Ce qu’il faut relever avant la réunion d’Abuja, c’est que la feuille de route de la médiation sénégalo-béninoise fait beaucoup de mécontents. Particulièrement dans les rangs des opposants au coup d’Etat, et même dans la rue, où des voix s’élèvent pour non seulement rejeter le projet d’accord, mais également dénoncer les médiateurs eux-mêmes. Pour les opposants, accorder une amnistie générale aux putschistes est la ligne rouge qu’il ne faut pas franchir. Il est entendu que l’idée de voir Gilbert Diendéré abdiquer pour laisser la transition se poursuivre avec le président Michel Kafando à sa tête ne fait pas des émules chez les putschistes et les responsables de l’ancien régime. On le voit, les dissensions sont profondes dans les deux camps.

Il semble aussi que les ressentiments à l’égard du Premier ministre, Yacouba Isaac Zida soient entiers.
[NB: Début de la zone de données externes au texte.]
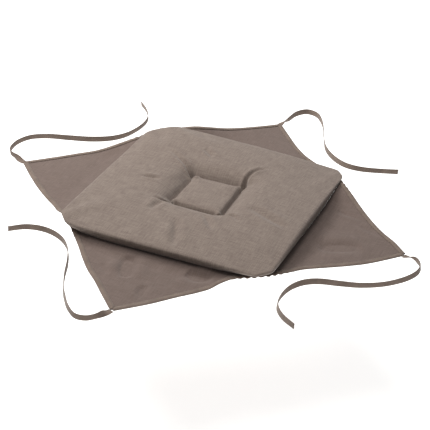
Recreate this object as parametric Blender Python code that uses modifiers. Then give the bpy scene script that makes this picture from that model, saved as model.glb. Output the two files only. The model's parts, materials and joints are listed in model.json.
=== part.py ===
"""Chair seat pad with four tie-on flaps.

A square knife-edged cushion has a stitched square in its middle. A single-layer triangular flap is
sewn into each side seam, and folded tape binds the flaps' free edges, crosses the cushion's corners
and runs on as a tie at every flap's tip. Metres, +Z up; the origin is under the middle of the pad.
"""
import math

import bmesh
import bpy
from mathutils import Matrix, Vector

# Driving dimensions
PAD_SIDE = 0.360            # seam to seam
TIP_REACH = 0.341           # middle of the pad to a flap's tip
CROWN = 0.035               # height of the filled pad
SEAM_HEIGHT = 0.009         # height of the side seams, which are the flaps' hinge lines
QUILT_SIDE = 0.096          # stitched square in the middle
CLOTH = 0.0008              # panel cloth
GAP = 0.0003                # between neighbouring pieces
HEM_WIDTH = 0.0085          # bound edge, folded tape
TAPE_WIDTH = 0.010          # free tie
TAPE_THICK = 0.0012
THREAD = 0.0006
SLOPE_RUN = 0.055           # a flap comes down from its seam to the table over this length
HINGE_ROOM = 0.0032         # a binding stops this far from a hinge line
TIP_ROOM = 0.002            # a flap's cloth stops this far short of its bindings' mitre
SEAM_ROOM = 0.004           # a side seam's thread stops this far from a corner
SEAM_INSET = 0.0016         # and lies this far in from the hinge line

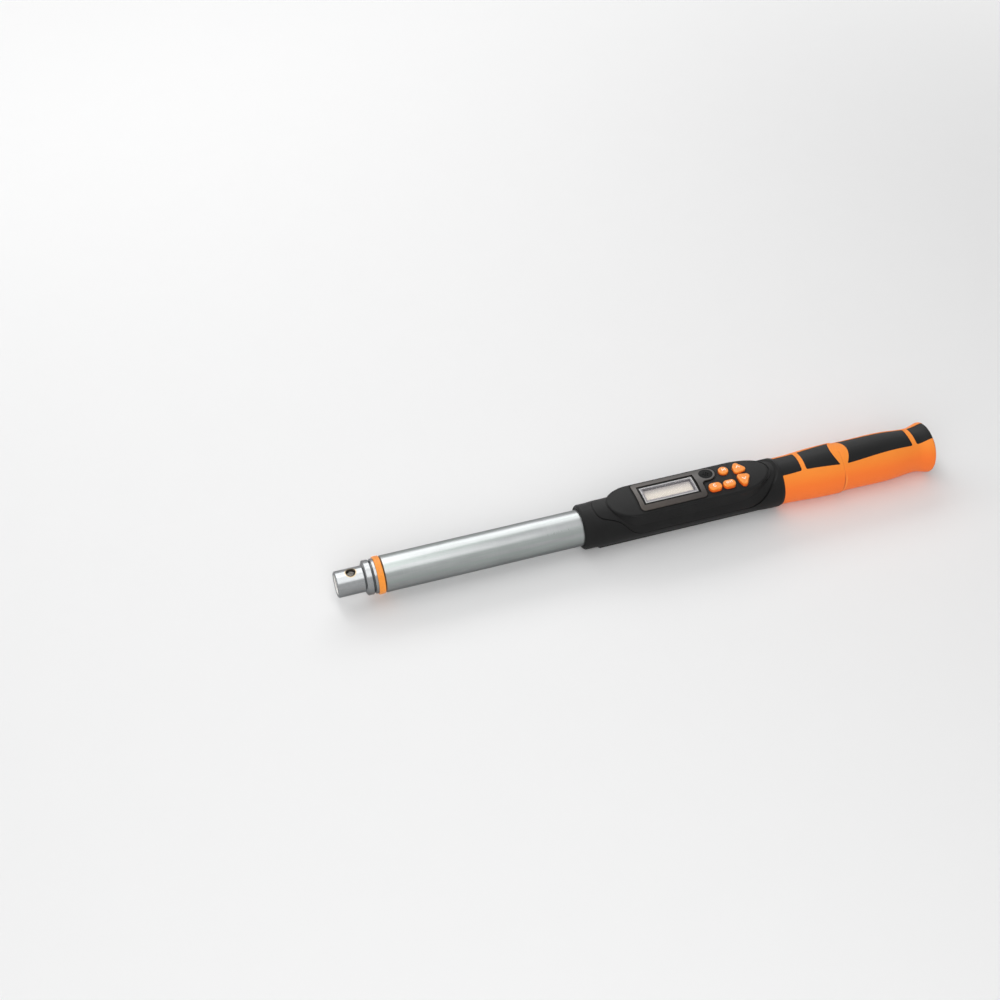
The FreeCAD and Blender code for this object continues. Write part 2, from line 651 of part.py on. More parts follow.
def keel():
    low = -REST_DROP
    high = -HOUSING_R * 0.7
    wide = KEEL_HALF_W + KEEL_FLARE
    x0 = X_HOUSING + KEEL_START
    x1 = X_HOUSING + KEEL_END
    corners = [Vector(x0, -wide, high), Vector(x0, -KEEL_HALF_W, low), Vector(x0, KEEL_HALF_W, low),
               Vector(x0, wide, high)]
    section = Part.makePolygon(corners + corners[:1])
    bar = Part.Face(section).extrude(Vector(x1 - x0, 0, 0))
    ends = edges_where(bar, lambda e: e.BoundBox.XLength < 0.01 and abs(e.CenterOfMass.z - low) < 0.01)
    bar = bar.makeChamfer(KEEL_NOSE, ends)
    sides = edges_where(bar, lambda e: e.BoundBox.XLength > 50 and abs(e.CenterOfMass.z - low) < 0.01)
    return bar.makeFillet(KEEL_ROUND, sides)


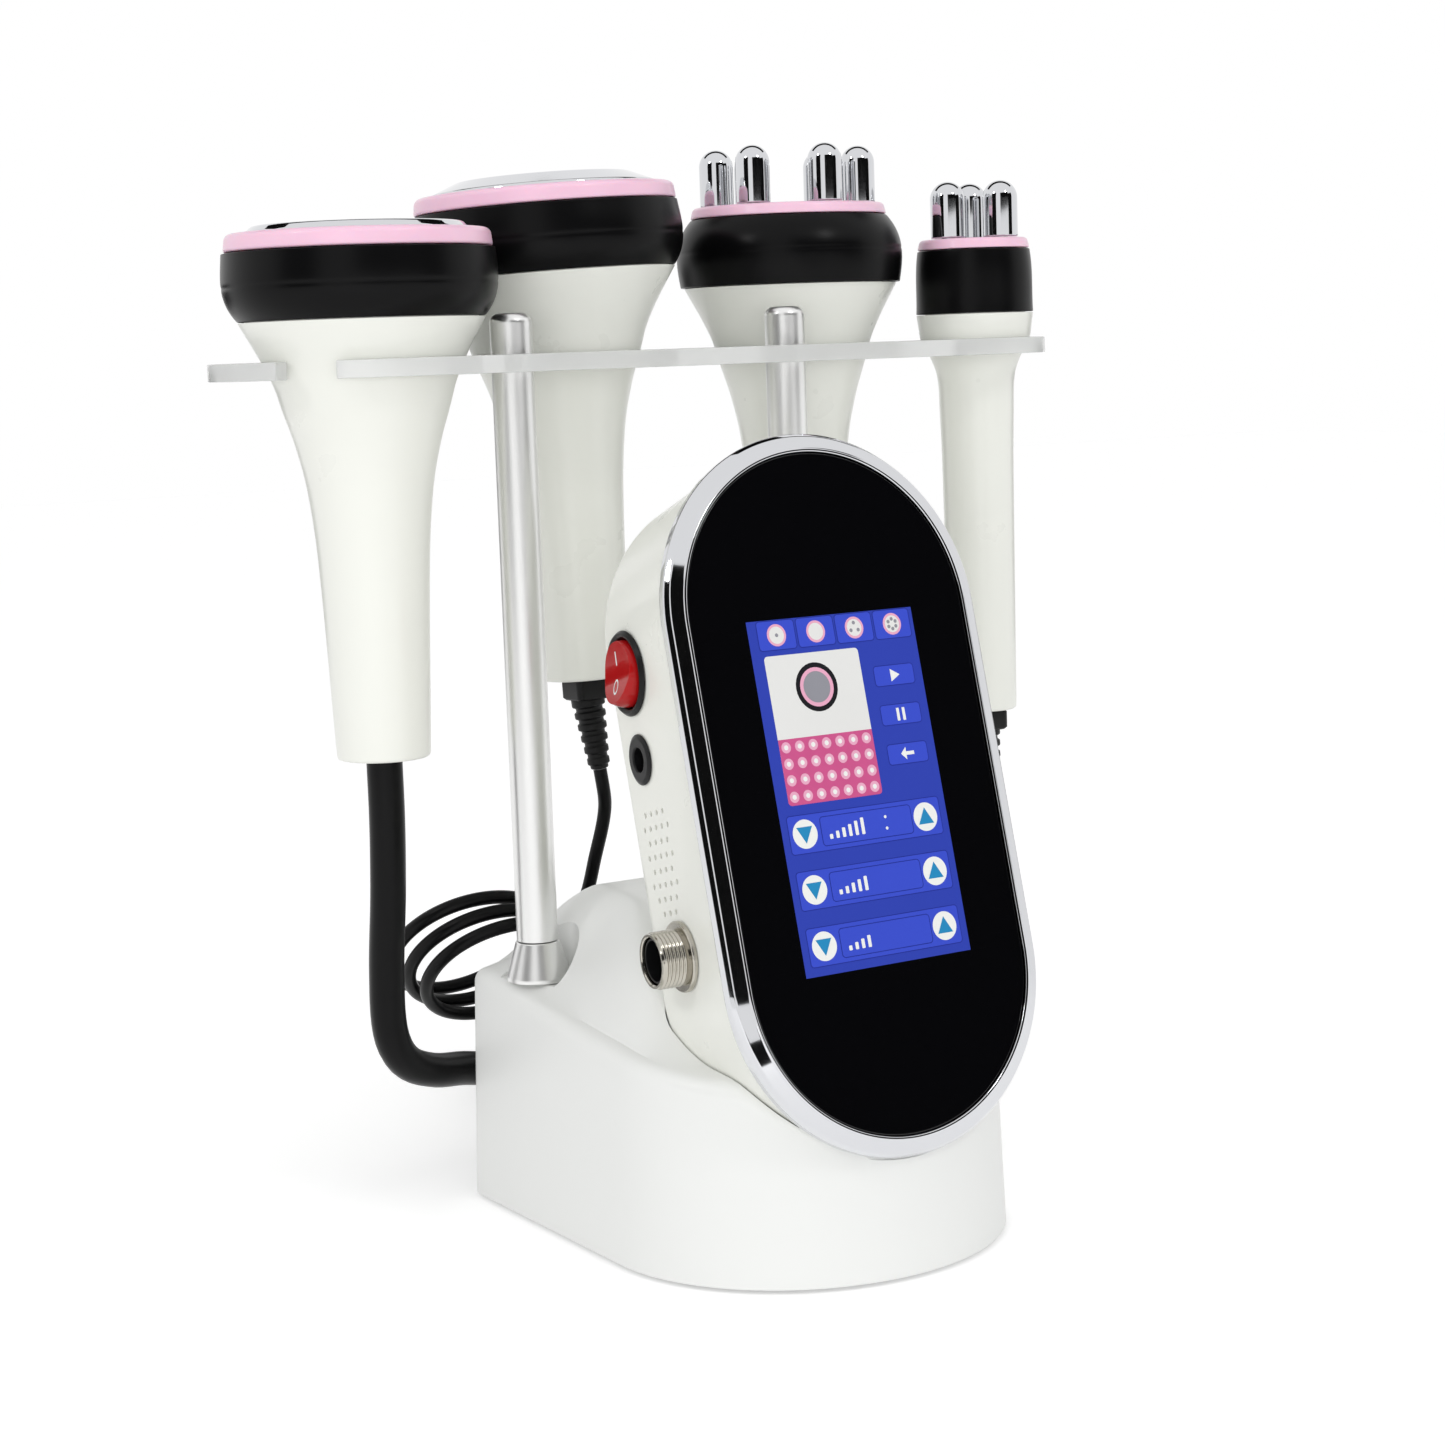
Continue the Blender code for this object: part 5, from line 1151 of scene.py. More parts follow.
@dataclass
class Display(Assembly):
    """What the display shows: panels, buttons and signs, each a thin layer on the glass."""

    unit: ScreenUnit = field(kw_only=True)
    width: float = 0.05386
    height: float = 0.09504
    middle_rise: float = 0.00033
    layer: float = 0.00002
    corner: float = 0.0011
    line: float = 0.00022
    tab_width: float = 0.0126
    tab_bottom: float = 0.0395
    tab_spots: tuple[int, ...] = (1, 0, 3, 6)
    picture_left: float = -0.0232
    picture_right: float = 0.0071
    picture_low: float = -0.0019
    picture_high: float = 0.0382
    picture_split: float = 0.0158
    picture_columns: int = 7
    picture_rows: int = 4
    button_x: float = 0.0176
    button_rises: Point3 = (0.0297, 0.0189, 0.0081)
    button_width: float = 0.0134
    button_height: float = 0.0058
    row_rises: Point3 = (-0.0097, -0.0246, -0.0396)
    row_width: float = 0.0498
    row_height: float = 0.0105
    field_width: float = 0.0298
    field_height: float = 0.0080
    knob_x: float = 0.0197
    knob_radius: float = 0.0039
    colon_rise: float = 0.00155
    colon_radius: float = 0.00042

    def sheet(self, name: str, outlines: Iterable[list[Point2]], level: int, finish: Finish) -> None:
        """Adds flat shapes of one finish on the glass.

        Args:
            name: Name of the piece.
            outlines: Outline of each shape in the display's plane.
            level: Layer, 1 on the glass and more above it.
            finish: The finish.
        """
        bm = bmesh.new()
        for outline in outlines:
            bm.faces.new([bm.verts.new((x, -self.layer * level, y)) for x, y in outline])
        place = self.stand @ self.unit.local
        obj = new_object(name, bm, place)
        outward = place.to_3x3() @ Vector((0, -1, 0))
        for polygon in obj.data.polygons:
            if polygon.normal.dot(outward) < 0:
                polygon.flip()
        self.add(obj, finish)

    def build(self) -> None:
        """Builds the display's layers from the ground up."""
        ground = self._moved(rounded_outline(self.width, self.height, 0.0001), 0, self.middle_rise)
        self.sheet("display_ground", [ground], 1, PANEL_BLUE)
        self._tabs()
        self._picture()
        self._buttons()
        self._rows()

    @staticmethod
    def _moved(outline: list[Point2], x: float, y: float) -> list[Point2]:
        """An outline moved to a place."""
        return [(px + x, py + y) for px, py in outline]

    @staticmethod
    def _round(x: float, y: float, radius: float, steps: int = 32) -> list[Point2]:
        """Outline of a disc."""
        angles = [math.tau * k / steps for k in range(steps)]
        return [(x + radius * math.cos(a), y + radius * math.sin(a)) for a in angles]

    def _framed(self, name: str, plates: list[tuple[float, float, float, float]], level: int) -> None:
        """Adds panels with a dark line round each.

        Args:
            name: Name of the two pieces.
            plates: Middle, width and height of each panel.
            level: Layer of the lines.
        """
        lines, faces = [], []
        for x, y, width, height in plates:
            lines.append(self._moved(rounded_outline(width, height, self.corner), x, y))
            inner = (width - self.line * 2, height - self.line * 2, self.corner - self.line)
            faces.append(self._moved(rounded_outline(*inner), x, y))
        self.sheet(f"{name}_lines", lines, level, LINE_BLUE)
        self.sheet(f"{name}_plates", faces, level + 1, ROW_BLUE)

    def _tabs(self) -> None:
        """Four tabs along the top, each with the sign of one handpiece."""
        top = self.middle_rise + self.height / 2
        plates = []
        rims, faces, dots = [], [], []
        for k, count in enumerate(self.tab_spots):
            x = (k - 1.5) * self.tab_width + self.line * 4
            height = top - self.tab_bottom
            y = self.tab_bottom + height / 2
            plates.append((x, y, self.tab_width - self.line * 2, height - self.line))
            radius = height * 0.36
            rims.append(self._round(x, y, radius))
            faces.append(self._round(x, y, radius * 0.78))
            for i in range(count):
                angle = math.tau * i / count + math.pi / 2
                reach = 0 if count == 1 else radius * 0.45
                spot = (x + reach * math.cos(angle), y + reach * math.sin(angle))
                dots.append(self._round(*spot, radius * 0.17))
        self._framed("tab", plates, 2)
        self.sheet("tab_rims", rims, 4, PICTURE_ROSE)
        self.sheet("tab_faces", faces, 5, PICTURE_PALE)
        self.sheet("tab_dots", dots, 6, PICTURE_GREY)

    def _picture(self) -> None:
        """Pale panel with a round head, above a rosy one with rows of dots."""
        width = self.picture_right - self.picture_left
        x = (self.picture_left + self.picture_right) / 2
        height = self.picture_high - self.picture_low
        y = (self.picture_high + self.picture_low) / 2
        pale = self._moved(rounded_outline(width, height, self.corner), x, y)
        self.sheet("picture_pale_panel", [pale], 2, PICTURE_PALE)
        rose_height = self.picture_split - self.picture_low
        rose = rounded_outline(width, rose_height, self.corner)
        rose = [(px, rose_height / 2 if py > 0 else py) for px, py in rose]
        middle = self.picture_low + rose_height / 2
        self.sheet("picture_rose_panel", [self._moved(rose, x, middle)], 3, PICTURE_PINK)
        dots = []
        shines = []
        columns, rows = self.picture_columns, self.picture_rows
        for row in range(rows):
            for column in range(columns):
                px = x + (column - (columns - 1) / 2) * width / columns
                py = middle + (row - (rows - 1) / 2) * rose_height / rows
                radius = rose_height / rows * 0.34
                dots.append(self._round(px, py, radius, steps=20))
                shines.append(self._round(px, py, radius * 0.45, steps=16))
        self.sheet("picture_dots", dots, 4, PICTURE_ROSE)
        self.sheet("picture_shines", shines, 5, MARK_WHITE)
        head_y = self.picture_high - (self.picture_high - self.picture_split) * 0.42
        radius = width * 0.22
        self.sheet("picture_head_edge", [self._round(x, head_y, radius)], 3, PICTURE_BLACK)
        self.sheet("picture_head_ring", [self._round(x, head_y, radius * 0.80)], 4, PICTURE_ROSE)
        self.sheet("picture_head_face", [self._round(x, head_y, radius * 0.64)], 5, PICTURE_GREY)

    def _buttons(self) -> None:
        """Three buttons with the signs of play, pause and back."""
        plates = [(self.button_x, y, self.button_width, self.button_height) for y in self.button_rises]
        self._framed("button", plates, 2)
        size = self.button_height * 0.30
        shapes = []
        for mark, y in zip((Mark.PLAY, Mark.PAUSE, Mark.BACK), self.button_rises):
            shapes += [self._moved(shape, self.button_x, y) for shape in self._sign(mark, size)]
        self.sheet("button_signs", shapes, 4, MARK_WHITE)

    def _rows(self) -> None:
        """Three rows, each a field between a lowering and a raising knob."""
        self._framed("row", [(0, y, self.row_width, self.row_height) for y in self.row_rises], 2)
        self._framed("field", [(FIT_GAP, y, self.field_width, self.field_height) for y in self.row_rises], 4)
        knobs, arrows, bars = [], [], []
        for row, y in enumerate(self.row_rises):
            for x, mark in ((-self.knob_x, Mark.DOWN), (self.knob_x, Mark.UP)):
                knobs.append(self._round(x, y, self.knob_radius, steps=48))
                arrows += [self._moved(shape, x, y) for shape in self._sign(mark, self.knob_radius * 0.66)]
            pitch = self.field_height * 0.26
            start = -self.field_width / 2 + pitch * 1.6
            for k in range(6 - row):
                height = self.field_height * (0.16 + 0.08 * k)
                outline = rounded_outline(pitch * 0.5, height, pitch * 0.1, 2)
                foot = y - self.field_height * 0.28
                bars.append(self._moved(outline, start + k * pitch, foot + height / 2))
        self.sheet("row_knobs", knobs, 4, MARK_WHITE)
        self.sheet("row_arrows", arrows, 5, MARK_TEAL)
        for side in (1, -1):
            y = self.row_rises[0] + side * self.colon_rise
            bars.append(self._round(self.field_width * 0.22, y, self.colon_radius))
        self.sheet("row_bars", bars, 6, MARK_WHITE)

    @staticmethod
    def _sign(mark: Mark, size: float) -> list[list[Point2]]:
        """Outlines of one sign about its middle.

        Args:
            mark: Which sign.
            size: Half of its height.

        Returns:
            The outlines.
        """
        if mark is Mark.PLAY:
            return [[(-size * 0.7, -size), (size, 0), (-size * 0.7, size)]]
        if mark is Mark.PAUSE:
            bar = [(-1, -1), (-0.35, -1), (-0.35, 1), (-1, 1)]
            return [[(x * side * size * 0.8, y * size) for x, y in bar] for side in (1, -1)]
        if mark is Mark.BACK:
            head = [(-size * 1.3, 0), (-size * 0.3, -size), (-size * 0.3, size)]
            stem = [(-size * 0.3, -size * 0.28), (size * 1.2, -size * 0.28)]
            return [head, [*stem, (size * 1.2, size * 0.28), (-size * 0.3, size * 0.28)]]
        flip = 1 if mark is Mark.UP else -1
        wide = size * 0.98
        return [[(-wide, -size * 0.75 * flip), (wide, -size * 0.75 * flip), (0, size * flip)]]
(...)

Le fait qu’il n’ait pas été libéré depuis le 16 septembre, jour de sa séquestration avec le président de transition et d’autres membres du gouvernement montre que le RSP, son ancien corps d’appartenance, lui garde une dent dure. Répondant à la question qui lui était posée sur le sort de Zida après sa « prise » du pouvoir, son ancien chef au RSP, Gilbert Diendéré se montrait dubitatif, indiquant qu’il pourrait être libéré sous peu.

Le cas d’Isaac Zida est en mesure de raidir davantage les positions chez les belligérants. Si en effet son départ de la primature est obtenu ainsi que celui des autres militaires membres de l’exécutif, les RSP pourraient nourrir le sentiment d’avoir gagné une bataille. Mais l’on écoute parallèlement le président du Conseil national de transition, Chérif Sy, s’étonner que la médiation démembre en quelque sorte les institutions de la transition. Il lui restera à invoquer la solidarité des trois composantes principales de la transition (présidence de la République, Primature, Conseil national de transition) pour refuser d’accompagner la médiation dans cette démarche.

À la vérité, la situation actuelle du Burkina Faso est complexe. Macky Sall le reconnait lorsqu’il invite les burkinabé à choisir entre l’apaisement général et la violence généralisée. On sent en effet murir dans les deux camps des antagonismes qui risquent de s’exprimer de la manière la plus inattendue et ainsi plonger le pays des « Hommes intègres » dans le chaos. L’attitude des militaires du RSP qui ont fait irruption, dimanche, à l’hôtel où travaillait la médiation, les déclarations de rejet de tout compromis entendues ici et là, sont un ferment de la discorde que seule la volonté partagée de se surpasser peut écarter. Pour l’instant, cette volonté est loin d’être palpable à gauche comme à droite.

Les suites de la réunion qui s’ouvre ce 22 septembre à Abuja nous dirons si les acteurs burkinabé ont suivi la voie de la concorde nationale, ou s’ils ont opté pour le repli sur soi. Mais ils devront retenir qu’une transition est souvent une période de grande fragilité pour un pays, car les transitions, même installées à la suite de soulèvements populaires recherchent toujours leur légitimité péniblement. À ce titre, qu’ils s’habillent en civil ou en uniforme militaire, les dirigeants à qui incombe la responsabilité de sortir leur pays de cette période ne doivent pas seulement privilégier leurs égo. Surtout ils ne doivent pas chasser l’étranger qui vient leur apporter la paix.